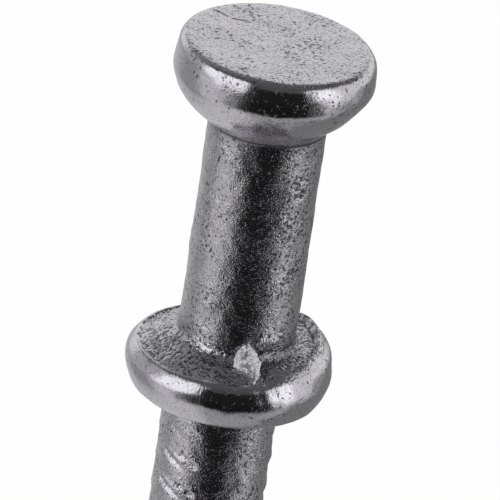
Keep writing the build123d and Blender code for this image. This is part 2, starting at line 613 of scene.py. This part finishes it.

...

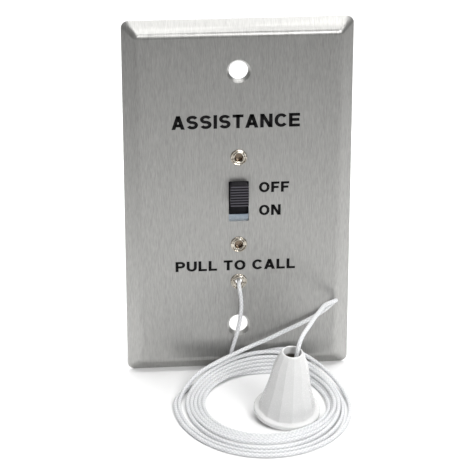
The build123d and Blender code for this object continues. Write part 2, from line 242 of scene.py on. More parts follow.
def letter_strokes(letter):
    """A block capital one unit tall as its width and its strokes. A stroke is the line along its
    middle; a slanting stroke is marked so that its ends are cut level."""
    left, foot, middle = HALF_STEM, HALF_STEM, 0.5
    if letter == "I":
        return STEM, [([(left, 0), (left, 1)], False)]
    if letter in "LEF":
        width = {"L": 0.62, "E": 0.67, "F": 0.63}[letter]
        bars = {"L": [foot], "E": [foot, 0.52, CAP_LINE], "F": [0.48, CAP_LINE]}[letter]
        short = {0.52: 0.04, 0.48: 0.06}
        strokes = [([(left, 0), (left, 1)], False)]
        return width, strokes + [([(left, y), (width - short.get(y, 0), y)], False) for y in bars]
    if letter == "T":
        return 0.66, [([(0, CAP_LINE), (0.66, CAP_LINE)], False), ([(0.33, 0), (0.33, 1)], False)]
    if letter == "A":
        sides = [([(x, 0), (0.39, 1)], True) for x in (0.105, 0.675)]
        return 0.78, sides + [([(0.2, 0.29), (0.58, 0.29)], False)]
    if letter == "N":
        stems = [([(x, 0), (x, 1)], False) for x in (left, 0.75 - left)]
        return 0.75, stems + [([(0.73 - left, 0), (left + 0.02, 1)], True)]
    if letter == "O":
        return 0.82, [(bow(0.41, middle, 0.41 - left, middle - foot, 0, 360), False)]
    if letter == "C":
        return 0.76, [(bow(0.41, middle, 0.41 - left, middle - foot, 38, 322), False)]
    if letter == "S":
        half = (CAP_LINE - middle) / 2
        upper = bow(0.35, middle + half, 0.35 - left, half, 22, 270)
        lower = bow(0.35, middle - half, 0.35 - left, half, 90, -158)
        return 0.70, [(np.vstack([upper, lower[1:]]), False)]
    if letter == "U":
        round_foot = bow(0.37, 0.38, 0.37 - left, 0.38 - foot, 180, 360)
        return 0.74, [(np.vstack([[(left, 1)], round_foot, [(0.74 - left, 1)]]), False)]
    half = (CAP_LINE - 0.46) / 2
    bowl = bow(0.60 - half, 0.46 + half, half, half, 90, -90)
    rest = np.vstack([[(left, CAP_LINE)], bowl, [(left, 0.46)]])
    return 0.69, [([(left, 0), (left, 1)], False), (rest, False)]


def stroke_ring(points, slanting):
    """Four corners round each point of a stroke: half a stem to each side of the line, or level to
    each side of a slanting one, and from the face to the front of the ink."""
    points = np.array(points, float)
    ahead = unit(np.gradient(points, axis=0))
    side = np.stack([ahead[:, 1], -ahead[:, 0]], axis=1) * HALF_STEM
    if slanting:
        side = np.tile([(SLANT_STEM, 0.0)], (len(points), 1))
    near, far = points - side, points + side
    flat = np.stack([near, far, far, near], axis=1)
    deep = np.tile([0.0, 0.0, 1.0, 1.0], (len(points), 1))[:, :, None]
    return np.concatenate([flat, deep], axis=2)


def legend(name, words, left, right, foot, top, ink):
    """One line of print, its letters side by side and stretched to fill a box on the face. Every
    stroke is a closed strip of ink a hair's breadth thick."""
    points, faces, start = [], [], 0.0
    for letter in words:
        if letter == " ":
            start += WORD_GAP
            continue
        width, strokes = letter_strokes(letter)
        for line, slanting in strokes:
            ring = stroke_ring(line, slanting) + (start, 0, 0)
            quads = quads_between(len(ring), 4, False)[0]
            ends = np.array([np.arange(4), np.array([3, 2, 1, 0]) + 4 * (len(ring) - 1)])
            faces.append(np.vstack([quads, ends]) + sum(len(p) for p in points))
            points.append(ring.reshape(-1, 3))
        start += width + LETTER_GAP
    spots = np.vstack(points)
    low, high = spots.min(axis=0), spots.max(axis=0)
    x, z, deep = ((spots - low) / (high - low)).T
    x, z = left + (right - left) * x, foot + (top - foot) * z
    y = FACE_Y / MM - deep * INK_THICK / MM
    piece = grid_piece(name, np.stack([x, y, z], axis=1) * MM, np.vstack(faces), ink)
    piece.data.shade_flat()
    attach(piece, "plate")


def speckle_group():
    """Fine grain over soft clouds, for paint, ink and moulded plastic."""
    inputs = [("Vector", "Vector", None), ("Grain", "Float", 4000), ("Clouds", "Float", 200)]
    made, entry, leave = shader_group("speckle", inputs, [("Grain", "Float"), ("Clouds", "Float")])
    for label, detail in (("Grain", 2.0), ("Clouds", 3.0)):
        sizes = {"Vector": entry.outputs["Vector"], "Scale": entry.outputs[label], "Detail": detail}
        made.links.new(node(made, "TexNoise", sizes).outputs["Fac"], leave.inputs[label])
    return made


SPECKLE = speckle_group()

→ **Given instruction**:
Which lines contain "part"? Show each of them.

→ **Reply to the exercise**:
Keep writing the build123d and Blender code for this image. This is part 2, starting at line 613 of scene.py. This part finishes it.
The build123d and Blender code for this object continues. Write part 2, from line 242 of scene.py on. More parts follow.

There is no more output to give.